Whenever I find myself questioning the way things happen, I go back to the inevitable. My mind has a default setting that reminds me constantly that everything is finite, that we are all, if I may borrow injury list lingo, “day to day.” Nothing or no one lasts forever. And the person who taught me most about that kind of thinking, instilled the realistic point of view that is so present in my everyday thoughts, is the same person that I still wait to find sitting in his creaky desk chair, watching an obscure program about the Boer War on the History Channel and eager to answer any question I might have.

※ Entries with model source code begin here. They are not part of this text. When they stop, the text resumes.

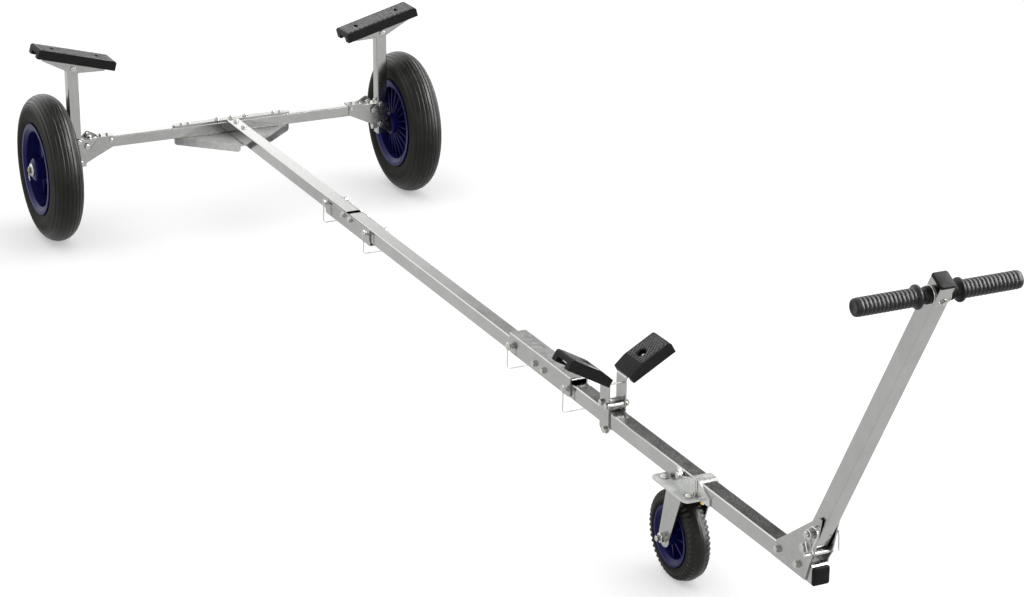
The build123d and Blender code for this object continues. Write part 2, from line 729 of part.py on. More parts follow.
foot_half = half_bar + sheet
post_half = handle_post_width / 2 + seat_gap
with BuildPart() as handle_pivot:
    with BuildSketch(across(handle_pivot_x, handle_pivot_z)):
        Circle(handle_pivot_radius)
    extrude(amount=foot_half, both=True)
    for side in (1, -1):
        with BuildSketch(across(handle_pivot_x, handle_pivot_z, side * foot_half)):
            RegularPolygon(handle_pivot_head, 6)
        extrude(amount=side * bolt_head)
        with BuildSketch(across(handle_pivot_x, handle_pivot_z, side * post_half)):
            Circle(handle_pivot_head)
        extrude(amount=side * (half_bar - post_half))
finish(handle_pivot, "handle_pivot")

with BuildPart() as handle_stop:
    with BuildSketch(across(*stop_at)):
        Circle(stop_radius)
    extrude(amount=foot_half + stop_end, both=True)
finish(handle_stop, "handle_stop")
finish(make_pin_ends([lock_at], foot_half, sheet), "handle_lock_pins")

# ---- Handle, drawn along its leaning post ----
leaning = Plane(origin=(handle_pivot_x, 0, handle_pivot_z), x_dir=(0, 1, 0),
                z_dir=(lean_up[0], 0, lean_up[1]))
side_view = Plane(origin=(handle_pivot_x, 0, handle_pivot_z), x_dir=(lean_up[0], 0, lean_up[1]),
                  z_dir=(0, 1, 0))
with BuildPart() as handle_post:
    with BuildSketch(leaning.offset(-handle_post_depth / 2)):
        tube_section(handle_post_width, handle_post_depth, handle_wall)
    extrude(amount=handle_post_depth / 2 + handle_reach + handle_top)
    # The foot of the post is rounded about its pivot, so that it turns between the plates.
    with BuildSketch(side_view):
        with Locations(((handle_reach + handle_top) / 2, 0)):
            Rectangle(handle_reach + handle_top, handle_post_depth)
        Circle(handle_post_depth / 2)
    extrude(amount=handle_post_width, both=True, mode=Mode.INTERSECT)
    with BuildSketch(side_view):
        Circle(handle_pivot_radius + running_gap)
        with Locations((handle_reach, 0)):
            Circle(handlebar_radius)
        with Locations((lock_rise, 0)):
            Circle(bolt_radius)
    extrude(amount=handle_post_width, both=True, mode=Mode.SUBTRACT)
finish(handle_post, "handle_post")

with BuildPart() as handle_cap:
    with BuildSketch(leaning.offset(handle_reach + handle_top)):
        RectangleRounded(handle_post_width + 2 * cap_overhang, handle_post_depth + 2 * cap_overhang,
                         tube_corner)
    extrude(amount=cap_thickness)
finish(handle_cap, "handle_cap")

bar_x, bar_z = up_post(handle_reach)
with BuildPart() as handle_bar:
    with BuildSketch(across(bar_x, bar_z)):
        Circle(handlebar_radius)
        Circle(handlebar_radius - handlebar_wall, mode=Mode.SUBTRACT)
    extrude(amount=grip_outer - grip_end, both=True)
finish(handle_bar, "handle_bar")

with BuildPart() as grips:
    for side in (1, -1):
        with BuildSketch(across(bar_x, bar_z, side * (grip_inner - collar_width / 2))):
            Circle(collar_radius)
        extrude(amount=side * collar_width)
        with BuildSketch(across(bar_x, bar_z, side * grip_inner)):
            Circle(grip_radius)
        extrude(amount=side * (grip_outer - grip_inner))
        with BuildSketch(across(bar_x, bar_z)):
            Circle(handlebar_radius)
        extrude(amount=side * (grip_outer - grip_end), mode=Mode.SUBTRACT)
finish(grips, "grips")

# ---- Stand the level frame on its wheels, with the origin mid-length on the floor ----
standing = [piece.rotate(axle_line, frame_pitch) for piece in finished]
boxes = [piece.bounding_box() for piece in standing]
middle_x = (min(box.min.X for box in boxes) + max(box.max.X for box in boxes)) / 2
os.makedirs("parts", exist_ok=True)
for level, piece in zip(finished, standing):
    placed = piece.moved(Location((-middle_x, 0, 0)))
    placed.label = level.label
    export_step(placed, f"parts/{level.label}.step")
print(f"{len(finished)} pieces, pitch {frame_pitch:.4f} degrees, middle at x {middle_x:.3f}")
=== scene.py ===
# %% [markdown]
# # A launching trolley for a small dinghy
# The frame of the trolley is already built: tubes, brackets, wheels and joints come from the
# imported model, each at its real place. This lesson dresses it. Each code cell makes one finish
# or one kind of piece, and many of them print what they made.

# %% Load the frame
import json
from math import atan2, cos, hypot, pi, radians, sin, tau

import bmesh
import bpy
import numpy as np
from mathutils import Matrix, Vector


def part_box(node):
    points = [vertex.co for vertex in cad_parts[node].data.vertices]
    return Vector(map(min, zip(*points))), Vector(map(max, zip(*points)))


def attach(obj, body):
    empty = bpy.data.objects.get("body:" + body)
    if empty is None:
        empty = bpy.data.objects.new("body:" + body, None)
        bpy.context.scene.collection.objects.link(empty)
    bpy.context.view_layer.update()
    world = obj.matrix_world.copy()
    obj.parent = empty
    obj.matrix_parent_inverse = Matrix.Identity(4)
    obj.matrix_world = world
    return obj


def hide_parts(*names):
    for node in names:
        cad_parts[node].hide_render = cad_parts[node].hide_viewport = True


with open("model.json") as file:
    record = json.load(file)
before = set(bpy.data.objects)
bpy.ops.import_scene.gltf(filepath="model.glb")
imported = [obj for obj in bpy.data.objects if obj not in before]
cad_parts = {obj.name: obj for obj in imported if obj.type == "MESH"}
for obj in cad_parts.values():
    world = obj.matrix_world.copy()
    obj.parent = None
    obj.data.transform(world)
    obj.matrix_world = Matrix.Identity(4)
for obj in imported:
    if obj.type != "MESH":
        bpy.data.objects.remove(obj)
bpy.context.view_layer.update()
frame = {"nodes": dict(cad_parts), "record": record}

nodes = frame["nodes"]
MM = 0.001

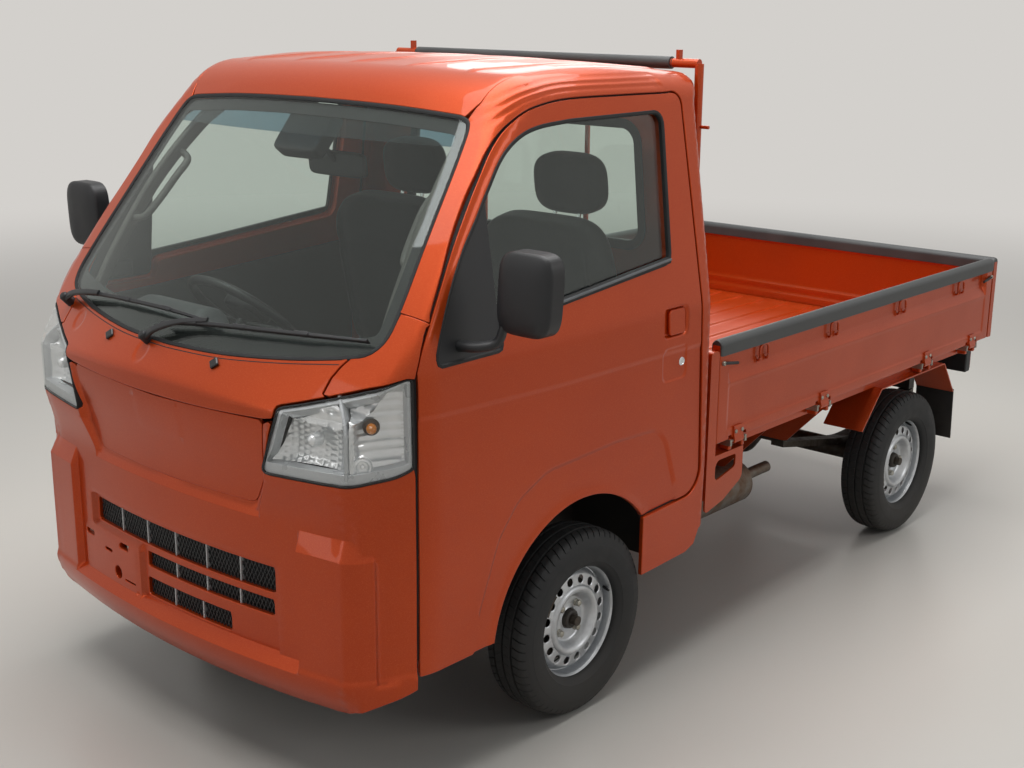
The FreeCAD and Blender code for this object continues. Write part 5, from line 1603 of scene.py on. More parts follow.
    def screen(self) -> None:
        """The windscreen, its black border and its seal."""
        opening = LINES.screen()
        glass = Panel(View.SCREEN, outset(opening, -0.004), depth=sunk_by(0.003), thickness=0.005,
                      roll=0.001, step=0.04).shape()
        place("windscreen_glass", glass, SCREEN, replaces=["windscreen"])
        inner = outset(opening, -0.036)
        inner[:, 1] = np.where(inner[:, 1] < 1.2, inner[:, 1] + 0.022 * (1 - smooth_step(
            1.08, 1.2, inner[:, 1])), inner[:, 1])
        border = Panel(View.SCREEN, outset(opening, -0.006), [inner], depth=sunk_by(0.0095),
                       thickness=0.001, roll=0.0003, step=0.03).shape()
        place("windscreen_border", border, RUBBER)
        band = outset(opening, -0.030)
        band = band[band[:, 1] > band[:, 1].max() - 0.062]
        shade = Panel(View.SCREEN, band, depth=sunk_by(0.0115), thickness=0.0008, roll=0.0002,
                      step=0.03).shape()
        place("windscreen_shade_band", shade, SHADE)
        edge = np.array([(-0.004, -0.012), (0.0035, -0.012), (0.0045, -0.002), (0.002, 0.0005),
                         (-0.003, 0.0005), (-0.0075, -0.0022)])
        place("windscreen_seal", strip_on_cab(View.SCREEN, opening, edge, True), RUBBER)

    def rear_window(self) -> None:
        """The rear pane in its rubber."""
        loop = LINES.rear_window()
        place("rear_glass", Panel(View.BACK, loop, depth=sunk_by(0.006), thickness=0.004,
                                  roll=0.001, step=0.06).shape(), TINTED, replaces=["rear_window"])
        edge = np.array([(-0.016, -0.014), (0.012, -0.014), (0.014, 0.0), (0.009, 0.004),
                         (-0.006, 0.005), (-0.016, 0.001)])
        place("rear_window_seal", strip_on_cab(View.BACK, loop, edge, True), RUBBER)

    def seals(self) -> None:
        """Black strips behind the open seams, so that no light shows through them."""
        flat = np.array([(-0.014, -0.019), (0.014, -0.019), (0.014, -0.013), (-0.014, -0.013)])
        gap = LINES.door_gap()
        rear = gap[int(np.argmax(gap[:, 1] > 0.36)):]
        place_both("door_seal", strip_on_cab(View.SIDE, rear, flat), RUBBER)


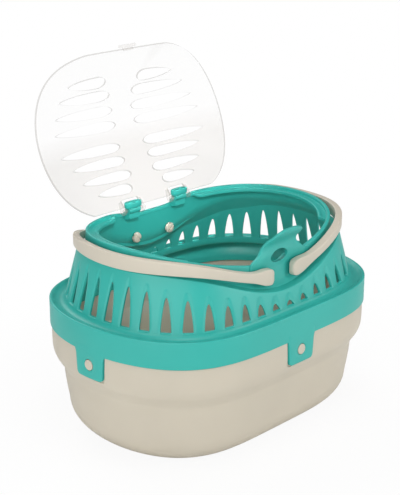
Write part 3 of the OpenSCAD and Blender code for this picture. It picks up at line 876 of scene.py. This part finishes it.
def tongue(g):
    """The latch tongue: a plate that rises from the rim and curls outwards"""
    base = g.half_w - g.band_inset(g.rim_latch) + TONGUE_T
    rows = spline(tongue_rows(g), 4)
    rings = []
    for i, (half, reach, z) in enumerate(rows):
        a, b = rows[max(i - 1, 0)], rows[min(i + 1, len(rows) - 1)]
        d = np.array([b[1] - a[1], b[2] - a[2]])
        d = d / np.linalg.norm(d)
        half = max(half, 0.4)
        r = min(1.1, half * 0.6)
        section = closed_rounded([(half, 0, r), (half, TONGUE_T, r), (-half, TONGUE_T, r),
                                  (-half, 0, r)], 4)
        rings.append([(x, -(base + reach - q * d[1]), z + q * d[0]) for x, q in section])
    return loft(rings)


TAB_HOLE_R = 5.1
TAB_POINTS = 120                         # points round a tab's hole and its outline


def circle_angles(count):
    return np.linspace(-math.pi, math.pi, count, endpoint=False)


def tab_loop(g, shrink):
    """A tab's outline, with fillets where it leaves the skirt, as points by angle round its hole"""
    w, top, foot = TAB_W / 2 - shrink, g.skirt_z, g.skirt_z - TAB_DROP + shrink
    half = [(0, foot, 0), (w - 1.5, foot, 4), (w - 0.2, top - 3.4, 1),
            (w + 1.2, top - 0.2 + shrink, 1.2), (w + 1.3, top + 6, 0), (0, top + 6, 0)]
    side = rounded(half, 6)
    outline = side + [(-a, b) for a, b in reversed(side)]
    dense = []
    for p, q in zip(outline, outline[1:] + outline[:1]):
        dense += [(mix(p[0], q[0], k / 8), mix(p[1], q[1], k / 8)) for k in range(8)]
    polar = sorted((math.atan2(b - STUD_Z, a), math.hypot(a, b - STUD_Z)) for a, b in dense)
    angles = circle_angles(TAB_POINTS)
    reach = np.interp(angles, [p[0] for p in polar], [p[1] for p in polar], period=2 * math.pi)
    return [(d * math.cos(a), STUD_Z + d * math.sin(a)) for a, d in zip(angles, reach)]


def tab_parts(g, turn):
    """A locking tab: rings from its round hole out to its edge, rounded at both"""
    e, t = 0.5, TAB_T
    place = g.side_place(turn, 0.04)
    hole = [(math.cos(a), math.sin(a)) for a in circle_angles(TAB_POINTS)]
    levels = []
    for wider, depth in ((0, t), (0, e), (0.13, 0.16), (0.45, 0)):
        r = TAB_HOLE_R + wider
        levels.append(([(r * a, STUD_Z + r * b) for a, b in hole], depth))
    inner, outer = levels[-1][0], tab_loop(g, e)
    for k in (0.35, 0.7):
        levels.append(([(mix(p[0], q[0], k), mix(p[1], q[1], k)) for p, q in zip(inner, outer)], 0))
    edge = tab_loop(g, 0)
    levels += [(outer, 0), (tab_loop(g, 0.15), 0.14), (edge, e), (edge, t)]
    return loft([[place(a, b, d) for a, b in ring] for ring, d in levels], closed=True)


HINGE_X = 30                             # the hinge posts, either side of the middle
POST_HALF, KNUCKLE_HALF, KNUCKLE_R = 6.5, 7, 3.6
HEAD_W, HEAD_D = 9.5, 3.9                # half width and half depth of a post's head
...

And I still have quite a few, and I still struggle sometimes with the knowledge that the person that I went to for answers for so long can’t directly help me anymore. Of course, if he knew I felt this way, he’d tell me I was wasting my time fretting about it when I could be out there finding the answers for myself.
He’d be right, of course, but it was so much easier the other way. Knowing that affected me quite a bit the last week or so, but it’s time to move on again. I’ve made a lot of changes in my life in the last two years and until recently thought that I did so in spite of the fact that my father died, but I think I have come to the point where I accept that his death changed me, changed who I am and forced me to look at the things I have done and compare them to what I always thought I’d accomplish.
So many questions and so many answers. It never seems to end, just like the influence of a great (and a greatly missed) man.